Cross-Team Communication: Clear procedures for attorneys, admins, and clients to exchange timely updates.
Data Stewardship: High-quality data enables forecasting, budgeting, and reporting accuracy.
System Interoperability: Syncing platforms like FoundationIP, PracticeLink, or Anaqua with billing, document management, and PTO APIs.
Change Management: Training teams to adopt new tools and workflows with minimal disruption.
These are not soft skills—they are strategic levers.
What Firms Miss When They Undervalue Ops
Common consequences of neglecting IP operations include:
Missed Deadlines
A single lapse can lead to loss of rights or expensive petitions.

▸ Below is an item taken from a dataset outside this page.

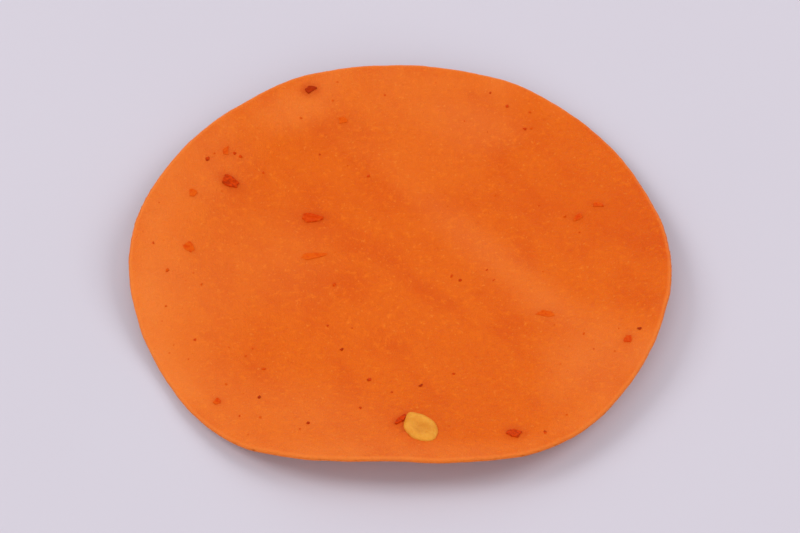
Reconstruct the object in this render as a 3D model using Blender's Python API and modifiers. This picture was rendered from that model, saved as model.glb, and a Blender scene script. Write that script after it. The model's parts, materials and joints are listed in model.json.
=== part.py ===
"""A raw rice papadum, as it is before frying: one thin round leaf of rice dough, pressed flat and
dried in the sun, so that its rim has lifted and turned a little wavy. A chilli seed and some
chilli flakes are pressed into its top. The leaf lies on the small flat spot at its middle, which
is at z = 0, and the box round it is centred on the Z axis. Metres, +Z up, the front towards -Y.
"""

import math

import bmesh
import bpy
from mathutils import Matrix, Vector

# The leaf.
LEAF_WIDTH = 0.0596
LEAF_THICKNESS = 0.0009
EDGE_ROUNDING = 0.00032
EDGE_SEGMENTS = 2
EDGE_ANGLE = math.radians(50.0)

# The leaf's outline is a circle with waves round it. Each row is the number of waves, their
# height as a share of the mean radius, and the direction of one crest in degrees from +X.
OUTLINE_WAVES = (
    (2, 0.0220, 1.0),
    (3, 0.0135, -45.0),
    (4, 0.0080, -38.0),
    (5, 0.0065, 20.0),
    (6, 0.0100, -2.4),
)
OUTLINE_STEPS = 720

# The middle stays flat. Outside it, drying lifts the leaf by RIM_LIFT at the rim and bends it in
# waves. Each row is the number of waves, their height and the direction of one crest in degrees.
FLAT_RADIUS = 0.0060
RIM_LIFT = 0.0026
RIM_WAVES = (
    (2, 0.0011, -52.0),
    (3, 0.0006, 20.0),
    (4, 0.0006, -9.0),
)

# The leaf is meshed as a six-sided web of equal triangles, stretched round.
WEB_SIDES = 6
WEB_RINGS = 24
WEB_FIRST_CORNER = math.radians(30.0)
WEB_SIDE_ANGLE = math.tau / WEB_SIDES

# What is pressed into the top. Each row is a name, the place across and along, the length, the
# width, the direction of the length in degrees, and how far it stands out of the leaf.
TOPPINGS = (
    ("chilli_seed", 0.0019, -0.0222, 0.0050, 0.0035, -60.0, 0.00045),
    ("seed_tip", -0.0002, -0.0206, 0.0022, 0.0011, 50.0, 0.00026),
    ("dark_flake_left", -0.0190, 0.0118, 0.0022, 0.0013, -34.0, 0.00022),
    ("dark_flake_middle", -0.0099, 0.0080, 0.0024, 0.0013, 4.0, 0.00022),
    ("red_flake_back", -0.0103, 0.0244, 0.0015, 0.0012, 20.0, 0.00018),
    ("red_flake_front", 0.0120, -0.0228, 0.0017, 0.0015, -15.0, 0.00018),
    ("thin_flake_middle", -0.0097, 0.0030, 0.0030, 0.0009, 12.0, 0.00016),
    ("thin_flake_right", 0.0154, -0.0055, 0.0026, 0.0010, -6.0, 0.00016),
    ("small_flake_rim", -0.0195, 0.0156, 0.0013, 0.0010, 70.0, 0.00016),
    ("small_flake_left", -0.0230, 0.0100, 0.0014, 0.0010, 15.0, 0.00016),
    ("small_flake_side", -0.0234, 0.0030, 0.0015, 0.0011, -60.0, 0.00016),
    ("small_flake_back", -0.0067, 0.0208, 0.0013, 0.0011, 35.0, 0.00016),
    ("small_flake_right", 0.0214, 0.0094, 0.0014, 0.0010, -25.0, 0.00016),
    ("small_flake_inner", 0.0192, 0.0080, 0.0013, 0.0010, 40.0, 0.00016),
    ("small_flake_corner", 0.0244, -0.0102, 0.0012, 0.0009, 65.0, 0.00016),
    ("small_flake_front", -0.0200, -0.0173, 0.0012, 0.0009, -20.0, 0.00016),
)
TOPPING_SEGMENTS = 6
TOPPING_RINGS = 4
TOPPING_DEPTH = 0.00045

# The looks. Colours are linear, red, green, blue and alpha.
DOUGH_COLOUR = (0.78, 0.16, 0.027, 1.0)
DOUGH_ROUGHNESS = 0.55
SEED_COLOUR = (0.80, 0.36, 0.070, 1.0)
SEED_ROUGHNESS = 0.45
FLAKE_COLOUR = (0.30, 0.022, 0.004, 1.0)
FLAKE_ROUGHNESS = 0.60
SMOOTH_ANGLE = math.radians(40.0)


def clear_scene():
    """Removes whatever the file holds."""
    for thing in list(bpy.data.objects):
        bpy.data.objects.remove(thing, do_unlink=True)


def make_material(name, colour, roughness):
    """A plain, non-metallic surface."""
    material = bpy.data.materials.new(name)
    material.use_nodes = True
    shader = material.node_tree.nodes["Principled BSDF"]
    shader.inputs["Base Color"].default_value = colour
    shader.inputs["Roughness"].default_value = roughness
    shader.inputs["Metallic"].default_value = 0.0
    return material


def rim_distance(angle):
    """The outline's distance from the centre, with a mean of 1."""
    distance = 1.0
    for count, height, crest in OUTLINE_WAVES:
        distance += height * math.cos(count * (angle - math.radians(crest)))
    return distance


def mean_radius():
    """The mean radius that gives the leaf its width."""
    angles = [math.tau * step / OUTLINE_STEPS for step in range(OUTLINE_STEPS)]
    across = [math.cos(angle) * rim_distance(angle) for angle in angles]
    return LEAF_WIDTH / (max(across) - min(across))


LEAF_RADIUS = mean_radius()


def leaf_height(x, y):
    """The height of the leaf's underside over the point x, y."""
    angle = math.atan2(y, x)
    rim = LEAF_RADIUS * rim_distance(angle)
    reach = max(math.hypot(x, y) - FLAT_RADIUS, 0.0) / (rim - FLAT_RADIUS)
    height = RIM_LIFT * reach**2
    for count, wave, crest in RIM_WAVES:
        height += wave * reach**count * math.cos(count * (angle - math.radians(crest)))
    return height


def stretch_round(point):
    """The place in the leaf of a point of the six-sided web, whose rings become the leaf's."""
    turned = math.atan2(point.y, point.x) - WEB_FIRST_CORNER
    side = math.floor(turned / WEB_SIDE_ANGLE)
    off_middle = turned - (side + 0.5) * WEB_SIDE_ANGLE
    ring = point.length * math.cos(off_middle) / math.cos(WEB_SIDE_ANGLE / 2)
    along = 0.5 + math.tan(off_middle) / (2.0 * math.tan(WEB_SIDE_ANGLE / 2))
    angle = WEB_FIRST_CORNER + (side + along) * WEB_SIDE_ANGLE
    distance = ring * LEAF_RADIUS * rim_distance(angle)
    x = distance * math.cos(angle)
    y = distance * math.sin(angle)
    return Vector((x, y, leaf_height(x, y)))


def make_leaf(collection, material):
    """The leaf: its underside as an open sheet, thickened upwards, with a rounded rim."""
    web = bmesh.new()
    bmesh.ops.create_circle(web, cap_ends=True, cap_tris=True, segments=WEB_SIDES, radius=1.0)
    bmesh.ops.subdivide_edges(web, edges=web.edges[:], cuts=WEB_RINGS - 1, use_grid_fill=True)
    for vertex in web.verts:
        vertex.co = stretch_round(vertex.co)
    mesh = bpy.data.meshes.new("papadum")
    web.to_mesh(mesh)
    web.free()
    mesh.materials.append(material)
    leaf = bpy.data.objects.new("papadum", mesh)
    collection.objects.link(leaf)

    body = leaf.modifiers.new("thickness", "SOLIDIFY")
    body.thickness = LEAF_THICKNESS
    body.offset = 1.0
    body.use_even_offset = True
    rim = leaf.modifiers.new("rim", "BEVEL")
    rim.width = EDGE_ROUNDING
    rim.segments = EDGE_SEGMENTS
    rim.limit_method = "ANGLE"
    rim.angle_limit = EDGE_ANGLE
    return leaf


def make_topping(collection, material, name, x, y, length, width, direction, rise):
    """A seed or a flake: a flattened ball that lies along the leaf's slope, half sunk in its top."""
    step = width / 2.0
    slope_x = (leaf_height(x + step, y) - leaf_height(x - step, y)) / (2.0 * step)
    slope_y = (leaf_height(x, y + step) - leaf_height(x, y - step)) / (2.0 * step)
    upright = Vector((-slope_x, -slope_y, 1.0)).normalized()
    top = Vector((x, y, leaf_height(x, y))) + upright * LEAF_THICKNESS

    half_height = (rise + TOPPING_DEPTH) / 2.0
    size = Matrix.Diagonal((length / 2.0, width / 2.0, half_height, 1.0))
    turn = Matrix.Rotation(math.radians(direction), 4, "Z")
    lean = Vector((0.0, 0.0, 1.0)).rotation_difference(upright).to_matrix().to_4x4()
    place = Matrix.Translation(top + upright * (rise - half_height))

    ball = bmesh.new()
    bmesh.ops.create_uvsphere(ball, u_segments=TOPPING_SEGMENTS, v_segments=TOPPING_RINGS, radius=1.0)
    bmesh.ops.transform(ball, matrix=place @ lean @ turn @ size, verts=ball.verts)
    mesh = bpy.data.meshes.new(name)
    ball.to_mesh(mesh)
    ball.free()
    mesh.materials.append(material)
    collection.objects.link(bpy.data.objects.new(name, mesh))


def fuse(leaf, toppings):
    """Joins the leaf and what is pressed into it as one solid, and drops the loose copies."""
    union = leaf.modifiers.new("pressed_in", "BOOLEAN")
    union.operation = "UNION"
    union.operand_type = "COLLECTION"
    union.collection = toppings
    union.solver = "EXACT"
    union.material_mode = "TRANSFER"
    bpy.context.view_layer.update()
    whole = leaf.evaluated_get(bpy.context.evaluated_depsgraph_get())
    mesh = bpy.data.meshes.new_from_object(whole)
    leaf.modifiers.clear()
    leaf.data = mesh
    mesh.name = leaf.name
    for topping in list(toppings.objects):
        bpy.data.objects.remove(topping, do_unlink=True)
    bpy.data.collections.remove(toppings)


def centre_on_axis(leaf):
    """Shifts the mesh sideways, so that the box round it is centred on the Z axis."""
    xs = [vertex.co.x for vertex in leaf.data.vertices]
    ys = [vertex.co.y for vertex in leaf.data.vertices]
    middle = Vector(((min(xs) + max(xs)) / 2.0, (min(ys) + max(ys)) / 2.0, 0.0))
    leaf.data.transform(Matrix.Translation(-middle))


clear_scene()
papadum_parts = bpy.data.collections.new("rice_papadum")
bpy.context.scene.collection.children.link(papadum_parts)
pressed_in = bpy.data.collections.new("pressed_in")
bpy.context.scene.collection.children.link(pressed_in)

dough = make_material("dried_rice_dough", DOUGH_COLOUR, DOUGH_ROUGHNESS)
seed_skin = make_material("chilli_seed", SEED_COLOUR, SEED_ROUGHNESS)
flake_skin = make_material("chilli_flake", FLAKE_COLOUR, FLAKE_ROUGHNESS)

papadum = make_leaf(papadum_parts, dough)
for row in TOPPINGS:
    make_topping(pressed_in, seed_skin if row[0] == "chilli_seed" else flake_skin, *row)
fuse(papadum, pressed_in)
centre_on_axis(papadum)
papadum.data.shade_smooth()
papadum.data.set_sharp_from_angle(angle=SMOOTH_ANGLE)
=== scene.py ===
"""The looks of a raw rice papadum, lying on a pale table in soft studio light. Metres, +Z up."""

import json
import math
import random

import bmesh
import bpy
from mathutils import Matrix, Vector

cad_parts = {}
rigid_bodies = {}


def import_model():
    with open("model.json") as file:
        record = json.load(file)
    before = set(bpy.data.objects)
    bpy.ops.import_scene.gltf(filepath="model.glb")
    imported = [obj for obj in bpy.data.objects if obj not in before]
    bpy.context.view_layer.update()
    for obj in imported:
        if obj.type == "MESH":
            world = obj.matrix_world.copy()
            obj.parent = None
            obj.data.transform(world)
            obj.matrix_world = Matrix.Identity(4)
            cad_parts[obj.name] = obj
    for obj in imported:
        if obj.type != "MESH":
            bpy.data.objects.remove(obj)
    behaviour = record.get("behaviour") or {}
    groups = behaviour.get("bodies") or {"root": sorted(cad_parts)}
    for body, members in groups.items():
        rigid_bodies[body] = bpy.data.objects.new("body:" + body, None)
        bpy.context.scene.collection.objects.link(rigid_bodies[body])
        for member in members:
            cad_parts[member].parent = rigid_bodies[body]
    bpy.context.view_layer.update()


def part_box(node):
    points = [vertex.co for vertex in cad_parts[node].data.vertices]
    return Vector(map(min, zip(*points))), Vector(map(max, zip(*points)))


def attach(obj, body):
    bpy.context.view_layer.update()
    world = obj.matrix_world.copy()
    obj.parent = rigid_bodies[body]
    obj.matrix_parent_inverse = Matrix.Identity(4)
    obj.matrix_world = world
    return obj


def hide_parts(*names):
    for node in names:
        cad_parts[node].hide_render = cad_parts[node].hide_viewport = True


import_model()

# The leaf of dough.
# Rice flour, water, salt and ground chilli, cooked to a paste, pressed into a thin round leaf and
# dried in the sun, which lifts its rim in slow waves. It lies on the flat spot at its middle.

leaf_low, leaf_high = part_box("papadum")
leaf_width = leaf_high.x - leaf_low.x
leaf_thickness = 0.0009
flat_radius = 0.0060
rim_lift = 0.0026
edge_rounding = 0.00034
edge_thinning = 0.00024
thinning_width = 0.0060
edge_unevenness = 0.0006
unevenness_scale = 4.0
unevenness_fade = 6.0
web_sides = 6
web_rings = 104
edge_rings = 10
weld_distance = 0.000002

# The low relief. A scale is in features to a metre. The swells begin at the edge of the flat spot,
# and are whole from swell_whole_from outwards, in flat radii. A reach is how far out something has
# an effect, in half sizes of its oval, whose own edge is at 1.
swell_height = 0.0006
swell_scale = 95.0
swell_whole_from = 2.4
fold_reach = 1.6
push_reach = 2.1
push_share = 0.55
thing_edge = 0.8
pit_scale = 800.0
pit_level = 0.72
grain_depth = 0.00007
zone_reach = 1.7
stain_reach = 2.3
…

Inconsistent Client Experience
Unpredictable turnaround times and poor communication create churn.
Burnout and Turnover
Under-resourced teams suffer from avoidable stress and rework.
Inaccurate Reporting
Manual spreadsheets often lead to version control issues and decision-making blind spots.
Lost Revenue
Inefficiencies in task routing, billing, and reporting erode margin.
In short: poor ops costs more than strategic investment in ops.
Practical Recommendations
If you’re ready to elevate your IP ops function, start here:
Map Your Workflows - Document how matters move from intake to filing and maintenance. Identify bottlenecks and rework.

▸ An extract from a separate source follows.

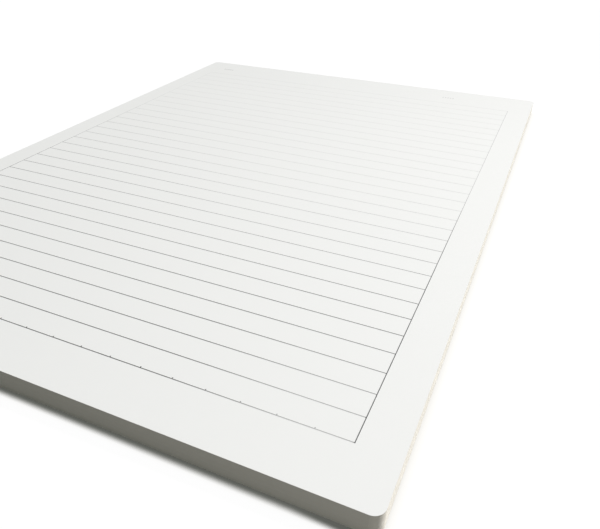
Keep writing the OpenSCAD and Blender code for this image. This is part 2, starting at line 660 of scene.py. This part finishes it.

Designate Ops Leadership - Appoint a Director of IP Operations or similar role to own process quality and improvement.
Invest in Tools that Scale - Look beyond docketing to platforms that enable analytics, automation, and reporting.
Train for Process Thinking - Help both attorneys and admins understand the full lifecycle of IP work.
Track Metrics that Matter - Docketing accuracy rate,
Days to complete new filings,
Percentage of tasks handled by automation,
Staff retention and satisfaction
Conclusion: Ops Is the Next Competitive Advantage
Firms that continue to see IP operations as a cost center will fall behind. Those that recognize ops as a strategic function will move faster, retain more clients, and reduce costly risk. The next generation of leading IP practices will not just have great lawyers—they’ll have great operations.
It’s time to give IP ops a seat at the strategy table.